Wild Lands Policy

On December 23, 2010, Secretary of the Interior Ken Salazar issued Secretarial Order 3310. The Secretarial Order directs the Bureau of Land Management (BLM) to “designate appropriate areas with wilderness characteristics under its jurisdiction as ‘Wild Lands’ and to manage them to protect their wilderness values.”

I have a long list of concerns about the Department of Interior’s Wild Lands initiative, not the least of which is the fact that it was rolled out without giving the public an opportunity to comment on it and without the opportunity for congressional oversight. I’m concerned that this initiative will make it more difficult to make good land management decisions and result in increased litigation.

The longer this initiative has been out in the public, the more concerns I hear about the impact it will have on ranching, energy production, recreation, and even the BLM’s own ability to manage their lands. To that list, I would add my own deep concern that with this initiative, the Department has overstepped its authority. Only Congress has the authority to create new land designations.

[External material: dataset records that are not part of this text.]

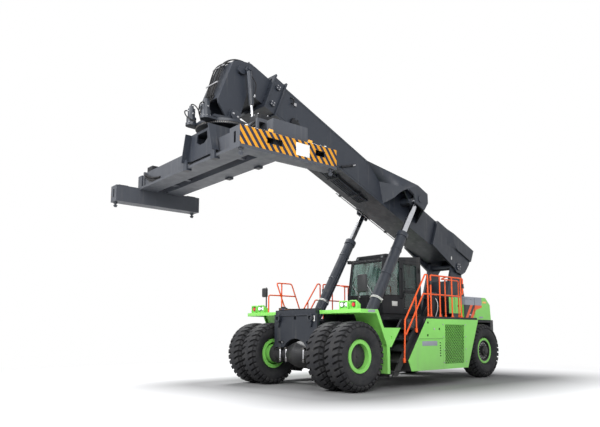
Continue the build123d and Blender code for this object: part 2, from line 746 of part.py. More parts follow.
with BuildPart() as cab_glass:
    profile(Plane.XZ, ((-2440, 2360), (-2440 - glass_thickness, 2360), (-2606 - glass_thickness, 3310), (-2606, 3310)),
            -windscreen_half, windscreen_half)
    block((cab_rear_x + 20, -480, 2500), (cab_rear_x + 20 + glass_thickness, 480, 3380))
    for y_low, y_high in mirrored(cab_half_width - 35, cab_half_width - 35 + glass_thickness):
        profile(Plane.XZ, side_window, y_low, y_high)
save(cab_glass, "cab_glass")

for side, out in SIDES:
    with BuildPart() as door:
        low, high = sorted((out * (cab_half_width - cab_wall), out * cab_half_width))
        block((door_rear_x + door_gap, low, cab_floor_z + 46), (door_front_x - door_gap, high, 3394))
        block((door_rear_x + 90, low - 5, 2560), (door_front_x - 90, high + 5, 3310), mode=Mode.SUBTRACT)
        block((door_rear_x + 90, low - 5, 2010), (door_front_x - 90, high + 5, 2460), mode=Mode.SUBTRACT)
        low, high = sorted((out * cab_half_width, out * (cab_half_width + 8)))
        for z in hinge_heights:
            block((hinge_x, low, z - 35), (door_rear_x + 80, high, z + 35))
            with Locations((hinge_x, out * hinge_y, z)):
                Cylinder(22, 70)
                Cylinder(hinge_pin_radius + running_gap, 70, mode=Mode.SUBTRACT)
    save(door, f"{side}_cab_door")
    with BuildPart() as door_glass:
        low, high = sorted((out * (cab_half_width - 36), out * (cab_half_width - 36 + glass_thickness)))
        block((door_rear_x + 90, low, 2560), (door_front_x - 90, high, 3310))
        block((door_rear_x + 90, low, 2010), (door_front_x - 90, high, 2460))
    save(door_glass, f"{side}_cab_door_glass")

with BuildPart() as driver_seat:
    block((-3800, -240, 2330), (-3300, 240, 2450))
    profile(Plane.XZ, ((-3690, 2450), (-3800, 2450), (-3930, 3080), (-3830, 3080)), -230, 230)
save(driver_seat, "driver_seat")

with BuildPart() as cab_controls:
    block((-3700, -180, cab_floor_z + 60), (-3380, 180, 2330))
    profile(Plane.XZ, ((-2700, cab_floor_z + 60), (-2850, cab_floor_z + 60), (-3010, 2520), (-2930, 2560)), -60, 60)
    with Locations(Plane(origin=(-2970, 0, 2545), z_dir=(-0.5, 0, 1))):
        Torus(180, 16)
        Box(350, 30, 20)
save(cab_controls, "cab_controls")

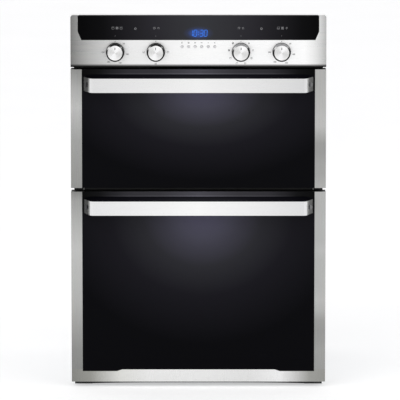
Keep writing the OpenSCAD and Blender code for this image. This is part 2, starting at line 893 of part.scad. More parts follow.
module lamp(roof, back) {
    x = half_cavity - lamp_side;
    z = roof - lamp_drop;
    rod_y(x, z, lamp_r, back - 4, back);
    rod_y(x, z, lamp_r - 3, back - 9, back - 3);
    rod_y(x, z, lamp_r - 5, back - eps, back + wool_t);
}

module oven_lamps() {
    color([0.95, 0.93, 0.85, 0.7]) place() {
        lamp(upper_floor + upper_cavity_h, upper_back);
        lamp(lower_floor + lower_cavity_h, lower_back);
    }
}

// ---- Cooling ----

module cooling_housing() {
    t = liner_t;
    rotor_r = blower_r - 12;
    color(zinc) place() difference() {
        union() {
            translate([0, blower_cy, blower_z]) cylinder(r = blower_r, h = blower_h);
            span([-duct_half_w, duct_half_w], [body_y, blower_cy],
                [blower_z, blower_z + duct_h]);
        }
        translate([0, blower_cy, blower_z + t])
            cylinder(r = blower_r - t, h = blower_h - 2 * t);
        span([-duct_half_w + t, duct_half_w - t], [body_y - eps, blower_cy - t],
            [blower_z + t, blower_z + duct_h - t]);
        translate([0, blower_cy, blower_z + blower_h - t - eps])
            cylinder(r = rotor_r - 10, h = t + 2 * eps);
        translate([0, blower_cy, blower_z - eps])
            cylinder(r = fan_shaft_r + bore_clear, h = t + 2 * eps);
    }
}

module cooling_rotor() {
    z0 = blower_z + liner_t + 4;
    r = blower_r - 14;
    blade_h = blower_h - 14;
    color(black) place() translate([0, blower_cy, 0]) {
        translate([0, 0, blower_z + clear]) cylinder(r = fan_shaft_r, h = blower_h - 16);
        translate([0, 0, z0]) cylinder(r = r, h = 2);
        for (i = [0 : 23]) rotate([0, 0, i * 15])
            translate([r - 14, -0.6, z0 + eps]) cube([13, 1.2, blade_h]);
    }
}

// ---- Rear connection ----

module terminal_box() {
    x = [terminal_x - terminal_w / 2, terminal_x + terminal_w / 2];
    gland_y = back_y + terminal_d / 2;
    color(black) place() difference() {
        union() {
            span(x, [back_y, back_y + terminal_d], [terminal_z, terminal_z + terminal_h]);
            translate([terminal_x, gland_y, terminal_z - gland_l])
                cylinder(r = terminal_d / 2 - 0.5, h = gland_l + eps);
        }
        span([x[0] + 2, x[1] - 2], [back_y - eps, back_y + terminal_d - 2],
            [terminal_z + 4, terminal_z + terminal_h - 2]);
        translate([terminal_x, gland_y, terminal_z - gland_l - eps])
            cylinder(r = gland_r, h = gland_l + 4 + 2 * eps);
    }
}

// ---- Control panel ----

// Side outline of the control panel
module fascia_side() {
    polygon([[0, fascia_z], [frame_y, fascia_z], [frame_y, total_h - fascia_rear_drop],
        [fascia_top_d, total_h], [0, total_h]]);
}

// Front outline of the control panel, pulled in by t
module fascia_front(t) {
    hw = half_w - t;
    c = fascia_chamfer;
    polygon([[-hw, fascia_z + t], [hw, fascia_z + t], [hw, total_h - c - t],
        [hw - c, total_h - t], [-hw + c, total_h - t], [-hw, total_h - c - t]]);
}

// Outline of the black glass, grown by g
module insert_outline(g) {
    low = total_h - insert_h - g;
    top_x = insert_top_x + g;
    low_x = insert_low_x + g;
    polygon([[-top_x, total_h + g], [top_x, total_h + g], [top_x, low + insert_slant_h],
        [low_x, low], [-low_x, low], [-top_x, low + insert_slant_h]]);
}

module at_knobs() {
    for (x = knob_xs) translate([x, 0, fascia_z + knob_z]) rotate([90, 0, 0]) children();
}

function button_x(i) = (i - 3.5) * button_pitch;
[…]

Because of these concerns, I included language in the FY11 Continuing Resolution (CR) to prohibit the use of funding for implementing the Wild Lands policy. This provision was signed into law by President Obama on April 15, 2011. The funding prohibition is currently still in effect through the existing continuing resolution. The responsibility for making land management designations belongs to Congress, not the agency. I believe the Department needs to work with Congress on this issue.